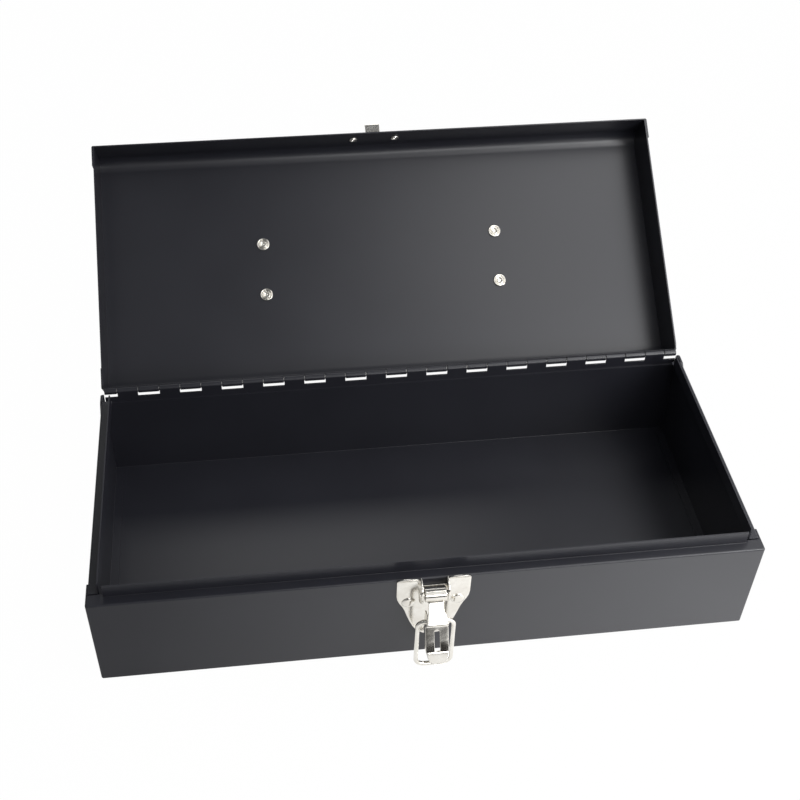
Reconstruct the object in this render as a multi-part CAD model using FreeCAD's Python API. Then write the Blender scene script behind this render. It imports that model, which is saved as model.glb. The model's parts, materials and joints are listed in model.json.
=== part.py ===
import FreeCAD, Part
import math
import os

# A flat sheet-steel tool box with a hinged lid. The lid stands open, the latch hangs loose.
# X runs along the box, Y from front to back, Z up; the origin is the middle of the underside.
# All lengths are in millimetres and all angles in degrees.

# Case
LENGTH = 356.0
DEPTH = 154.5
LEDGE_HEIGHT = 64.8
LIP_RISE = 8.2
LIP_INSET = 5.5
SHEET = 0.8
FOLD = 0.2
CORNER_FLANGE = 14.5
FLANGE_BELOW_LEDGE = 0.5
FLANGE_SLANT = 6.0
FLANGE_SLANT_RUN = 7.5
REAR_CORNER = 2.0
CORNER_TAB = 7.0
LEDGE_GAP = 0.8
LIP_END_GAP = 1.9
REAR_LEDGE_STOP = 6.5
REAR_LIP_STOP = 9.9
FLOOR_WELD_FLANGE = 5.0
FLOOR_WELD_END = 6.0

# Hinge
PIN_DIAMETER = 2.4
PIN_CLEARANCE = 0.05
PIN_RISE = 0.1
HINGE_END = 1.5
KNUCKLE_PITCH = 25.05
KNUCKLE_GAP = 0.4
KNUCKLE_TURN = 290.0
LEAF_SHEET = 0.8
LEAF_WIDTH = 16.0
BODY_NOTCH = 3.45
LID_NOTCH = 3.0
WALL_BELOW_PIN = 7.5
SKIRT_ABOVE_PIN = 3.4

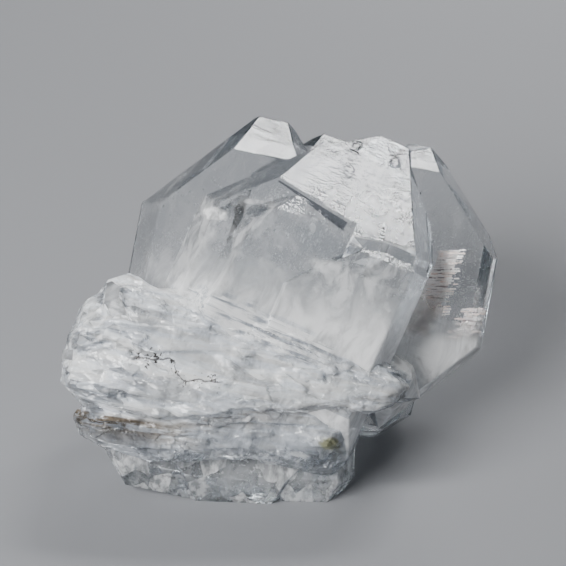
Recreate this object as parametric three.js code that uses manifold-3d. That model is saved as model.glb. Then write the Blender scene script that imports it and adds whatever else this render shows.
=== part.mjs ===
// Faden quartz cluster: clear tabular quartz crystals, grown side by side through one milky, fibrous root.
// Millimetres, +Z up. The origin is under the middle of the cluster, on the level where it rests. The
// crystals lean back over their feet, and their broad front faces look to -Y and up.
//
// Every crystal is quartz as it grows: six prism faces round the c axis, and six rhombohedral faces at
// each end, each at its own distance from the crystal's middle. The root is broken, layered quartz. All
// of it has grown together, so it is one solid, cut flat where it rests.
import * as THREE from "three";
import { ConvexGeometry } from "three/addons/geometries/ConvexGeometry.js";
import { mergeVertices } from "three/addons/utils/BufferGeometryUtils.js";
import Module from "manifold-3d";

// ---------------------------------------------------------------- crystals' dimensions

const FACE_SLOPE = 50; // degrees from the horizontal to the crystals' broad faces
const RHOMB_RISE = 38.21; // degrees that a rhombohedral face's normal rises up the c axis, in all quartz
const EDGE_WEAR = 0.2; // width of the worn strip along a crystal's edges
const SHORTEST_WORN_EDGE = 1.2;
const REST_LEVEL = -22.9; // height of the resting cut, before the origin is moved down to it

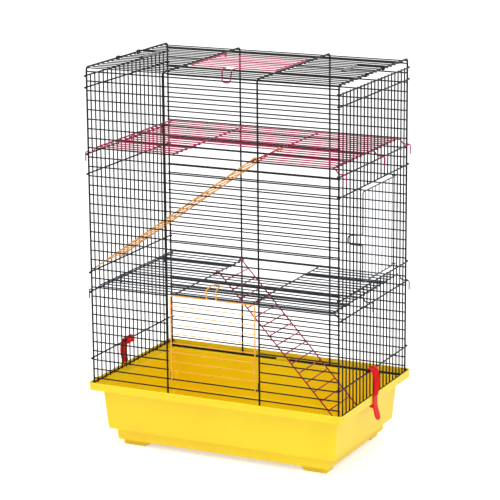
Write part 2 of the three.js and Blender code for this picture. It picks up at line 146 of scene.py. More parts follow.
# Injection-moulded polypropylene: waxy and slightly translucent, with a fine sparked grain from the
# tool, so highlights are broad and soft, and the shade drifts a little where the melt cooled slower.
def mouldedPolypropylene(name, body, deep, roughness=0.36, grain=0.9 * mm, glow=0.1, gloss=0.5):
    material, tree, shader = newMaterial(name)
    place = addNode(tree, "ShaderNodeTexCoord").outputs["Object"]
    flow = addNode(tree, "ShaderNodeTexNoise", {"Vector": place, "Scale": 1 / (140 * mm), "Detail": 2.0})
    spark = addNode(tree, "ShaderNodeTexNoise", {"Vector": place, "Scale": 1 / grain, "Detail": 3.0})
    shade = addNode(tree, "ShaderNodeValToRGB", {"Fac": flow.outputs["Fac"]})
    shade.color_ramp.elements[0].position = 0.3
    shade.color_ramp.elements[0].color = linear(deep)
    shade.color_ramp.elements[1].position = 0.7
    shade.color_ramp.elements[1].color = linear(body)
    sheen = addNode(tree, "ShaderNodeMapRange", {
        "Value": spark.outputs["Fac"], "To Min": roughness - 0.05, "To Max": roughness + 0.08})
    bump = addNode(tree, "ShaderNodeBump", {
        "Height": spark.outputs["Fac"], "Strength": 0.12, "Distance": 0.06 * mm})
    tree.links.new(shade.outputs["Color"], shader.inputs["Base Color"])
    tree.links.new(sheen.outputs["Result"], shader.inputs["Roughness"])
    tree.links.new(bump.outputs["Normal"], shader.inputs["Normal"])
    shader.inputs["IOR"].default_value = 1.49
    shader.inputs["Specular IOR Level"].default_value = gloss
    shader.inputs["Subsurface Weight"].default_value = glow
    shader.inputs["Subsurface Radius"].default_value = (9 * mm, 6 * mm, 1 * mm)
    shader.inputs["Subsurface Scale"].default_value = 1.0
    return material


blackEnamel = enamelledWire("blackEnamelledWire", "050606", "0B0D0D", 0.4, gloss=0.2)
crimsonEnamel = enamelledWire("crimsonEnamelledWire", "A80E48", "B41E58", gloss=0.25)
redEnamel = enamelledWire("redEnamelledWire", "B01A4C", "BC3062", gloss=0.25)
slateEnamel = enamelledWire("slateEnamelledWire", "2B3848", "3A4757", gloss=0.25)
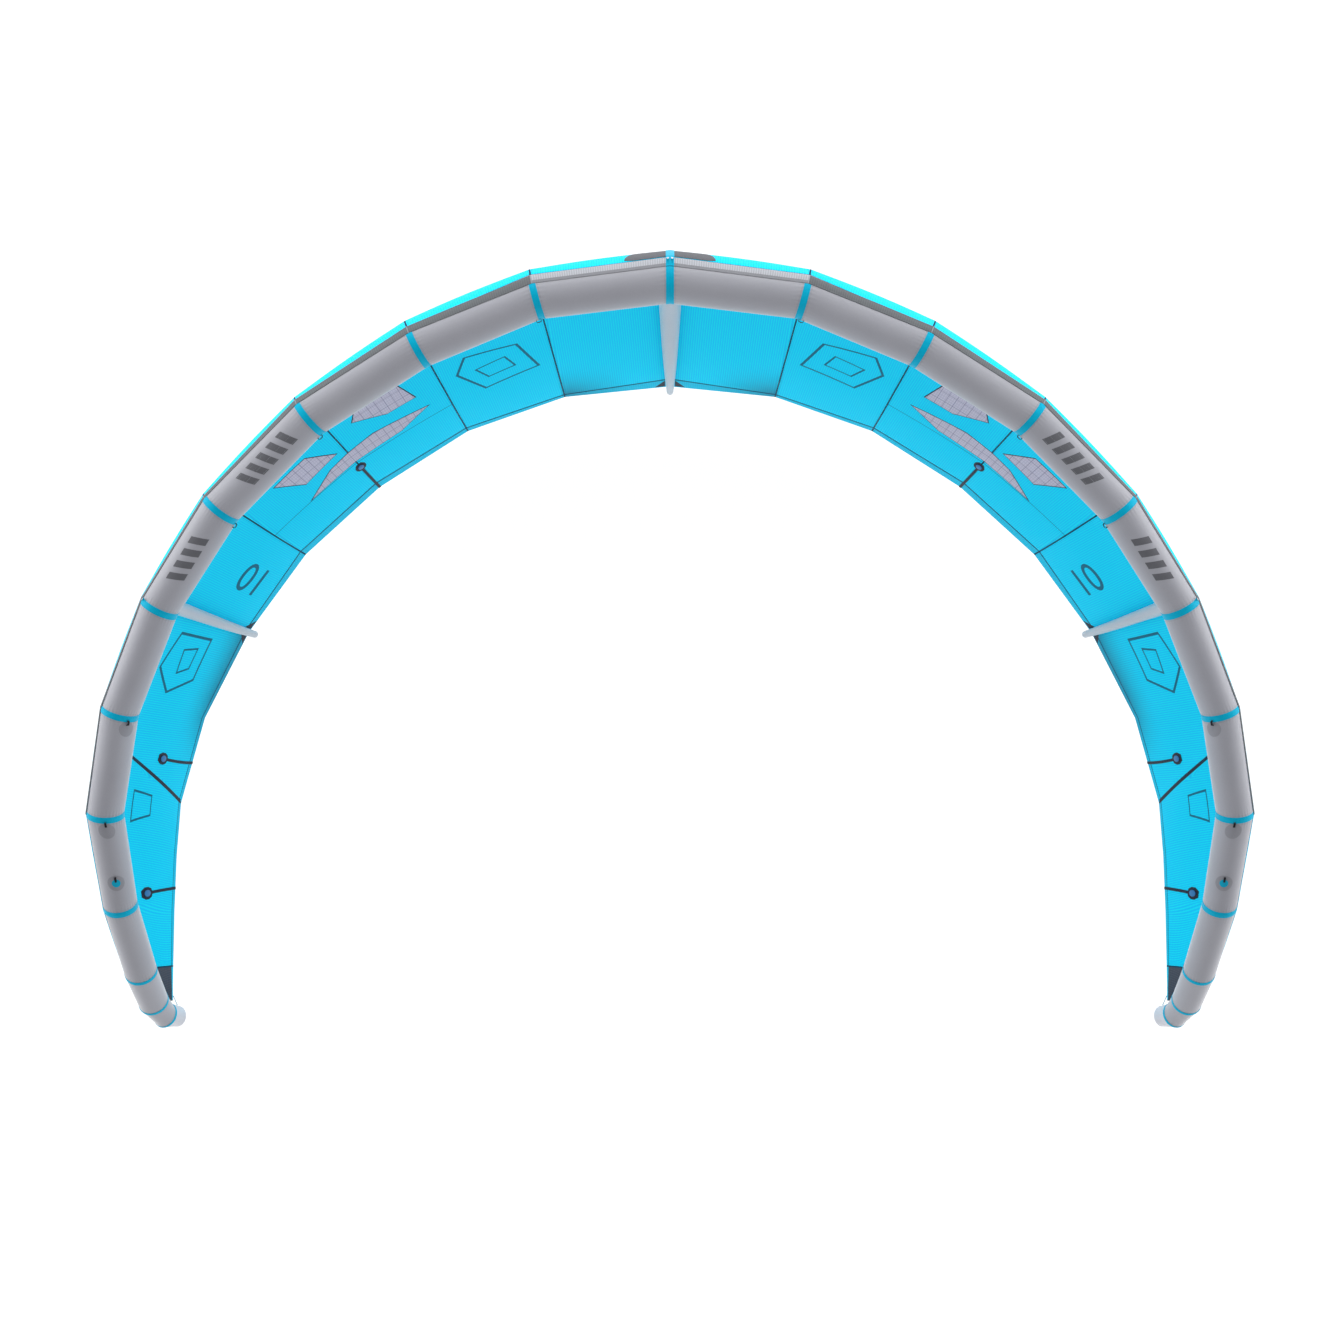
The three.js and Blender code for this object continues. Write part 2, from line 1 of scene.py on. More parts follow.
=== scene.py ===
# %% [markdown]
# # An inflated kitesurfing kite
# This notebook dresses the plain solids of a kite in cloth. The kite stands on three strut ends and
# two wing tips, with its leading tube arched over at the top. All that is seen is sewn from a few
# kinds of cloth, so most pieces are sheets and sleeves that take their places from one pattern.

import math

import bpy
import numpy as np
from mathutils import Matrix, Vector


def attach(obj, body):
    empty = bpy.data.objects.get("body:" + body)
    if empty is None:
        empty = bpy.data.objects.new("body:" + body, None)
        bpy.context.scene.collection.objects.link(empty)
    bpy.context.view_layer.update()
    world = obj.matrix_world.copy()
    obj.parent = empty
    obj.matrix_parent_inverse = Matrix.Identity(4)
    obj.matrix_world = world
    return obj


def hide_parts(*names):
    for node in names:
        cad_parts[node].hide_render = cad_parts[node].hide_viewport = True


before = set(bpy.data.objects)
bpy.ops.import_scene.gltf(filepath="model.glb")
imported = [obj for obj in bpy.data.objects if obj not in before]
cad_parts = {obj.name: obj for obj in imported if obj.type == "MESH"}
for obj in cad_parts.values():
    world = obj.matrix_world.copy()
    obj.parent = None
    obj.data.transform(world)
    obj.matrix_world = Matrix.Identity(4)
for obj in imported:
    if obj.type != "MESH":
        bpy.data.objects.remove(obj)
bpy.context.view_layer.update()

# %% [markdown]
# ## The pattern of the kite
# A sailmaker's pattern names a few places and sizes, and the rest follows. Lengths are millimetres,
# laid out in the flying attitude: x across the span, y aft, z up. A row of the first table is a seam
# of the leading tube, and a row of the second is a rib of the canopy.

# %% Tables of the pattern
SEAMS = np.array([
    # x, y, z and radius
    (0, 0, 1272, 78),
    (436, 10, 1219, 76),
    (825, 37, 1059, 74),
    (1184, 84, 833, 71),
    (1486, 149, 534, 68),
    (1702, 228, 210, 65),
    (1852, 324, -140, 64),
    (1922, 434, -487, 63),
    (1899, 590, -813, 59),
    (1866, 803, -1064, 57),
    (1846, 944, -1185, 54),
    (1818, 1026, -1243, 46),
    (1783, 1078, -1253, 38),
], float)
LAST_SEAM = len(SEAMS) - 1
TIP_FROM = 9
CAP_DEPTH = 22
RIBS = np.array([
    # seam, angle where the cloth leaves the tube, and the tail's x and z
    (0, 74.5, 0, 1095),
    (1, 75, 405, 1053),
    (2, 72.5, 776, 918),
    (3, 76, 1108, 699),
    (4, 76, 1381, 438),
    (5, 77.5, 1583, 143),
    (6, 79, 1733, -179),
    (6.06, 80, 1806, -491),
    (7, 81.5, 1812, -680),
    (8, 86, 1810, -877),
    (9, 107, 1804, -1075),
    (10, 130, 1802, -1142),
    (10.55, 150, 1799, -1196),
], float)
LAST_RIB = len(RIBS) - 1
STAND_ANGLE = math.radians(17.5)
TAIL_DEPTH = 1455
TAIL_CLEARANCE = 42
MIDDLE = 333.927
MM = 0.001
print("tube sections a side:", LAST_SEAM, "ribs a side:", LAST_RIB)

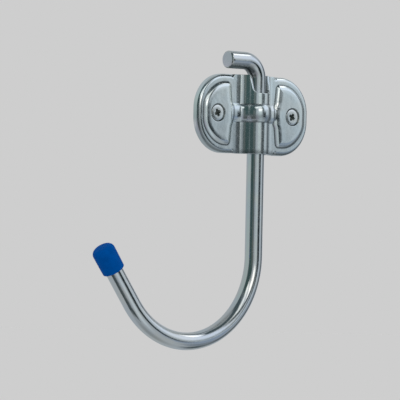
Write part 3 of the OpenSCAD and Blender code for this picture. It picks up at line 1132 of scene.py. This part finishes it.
···
Aim.
Say how many lines of the data include the string "Blender". Nothing other than the number should be given.

Response to this task.
5